Le «signore del parco»: ridateci le panchine
Nel giardino Garbari di Villazzano 3 ne sono rimaste un paio, le altre sono state distrutte dai vandali. Loro si sono portate le sdraio ma sono sparite anche quelle
TRENTO. Nelle ultime settimane hanno pure trovato i finferli. E il risotto con i funghi è stato piuttosto abbondante, ha dato soddisfazione. Magra consolazione perché nel giardino Garbari di Villazzano 3 (sopra Madonna Bianca, a fianco di villa «O Santissima», chiusa ormai da anni) cresceranno anche i gallinacci ma spariscono le panchine. Una quindicina di signore che abita nelle Torri lì vicine, la numero 12 affaccia proprio sul parco, da anni si ritrova all’entrata del giardino che deve il nome al botanico che lo pensò ancora nel secolo scorso. Un giardino, o un parco, in questo caso fa poca differenza, ricco di piante rare ed esotiche, diverse delle quali secolari, tra sequoie, faggi e cedri.
E’ un appuntamento giornaliero, pomeridiano, tra amiche che si frequentano da tempo. Si raccontano le loro storie, di vita quotidiana, gioie e magari qualche dolore. E passeggiano. E fino a qualche mese fa si sedevano sulle panchine di legno. Almeno quando il tempo reggeva, visto che quest’estate non è che sia stato particolarmente benevolo. «Peccato – raccontano in coro – che della decina di panchine ne è rimasto un paio. Le altre sono state rovinate, spaccate da qualche vandalo. Erano praticamente inutilizzabili tanto che il Comune, una alla volta, le ha portate vie. Rimangono i segni per terra, e nient’atro.

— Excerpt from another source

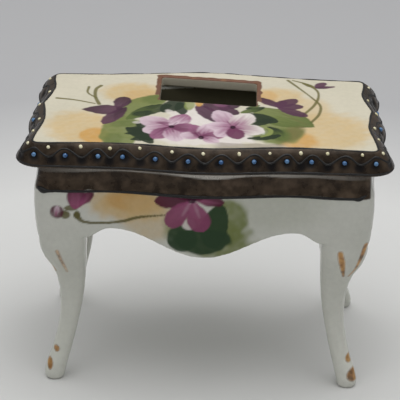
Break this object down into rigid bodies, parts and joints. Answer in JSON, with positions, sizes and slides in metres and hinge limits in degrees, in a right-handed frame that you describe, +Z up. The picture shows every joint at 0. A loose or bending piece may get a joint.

Nei giorni scorsi qualcuno ha pure spaccato il cancello di ingresso, che la sera si chiude automaticamente preceduto dall’avviso, registrato, di “sgombero”, rivolto a chi si trova nell’area. Ma l’hanno riparato subito. Purtroppo, è un anno e forse più che aspettiamo che rimettano le “nostre” panchine. Abbiamo telefonato diverse volte alla giardineria comunale. Ci dicono sempre che quelle nuove, in ferro, sono pronte, ma noi non le abbiamo ancora viste. Se poi, ogni tanto, passasse qualche vigile non sarebbe male. Custodi non ce ne sono più e non è un posto tanto sicuro se si gira da sole». Le signore, comunque, non si sono perse d’animo. Per i pochi giorni di bel tempo hanno rimediato all’assenza, posto rimedio al problema, agito concretamente, ma non per questo demordono a che la questione si risolva una volta per tutte.
«E’ bastato poco, un giro di telefonate. Ci siamo prese le nostre sdraio. Così, piazzate in mezzo al prato, vicino agli alberi, abbiamo continuato a raccontarcela. Pensi – proseguono – che ci eravamo pure portate un piccolo tavolino fai da te. Anche quello hanno fatto sparire». Intorno al faggio secolare corrono le transenne a delimitare, se non più, lo spazio di «competenza» dell’ampia chioma. Il grande albero è malato, e si vede dalle foglie secche e marce. Può essere pericoloso, a rischio caduta. «E’ lì da tempo – commenta il gruppo col quale passeggiamo lungo il sentiero del parco – Abbiamo sentito dire che, forse, lo tagliano. Stiamo a vedere. Intanto, speriamo che ci portino presto le panchine, magari è la volta buona che esce il sole».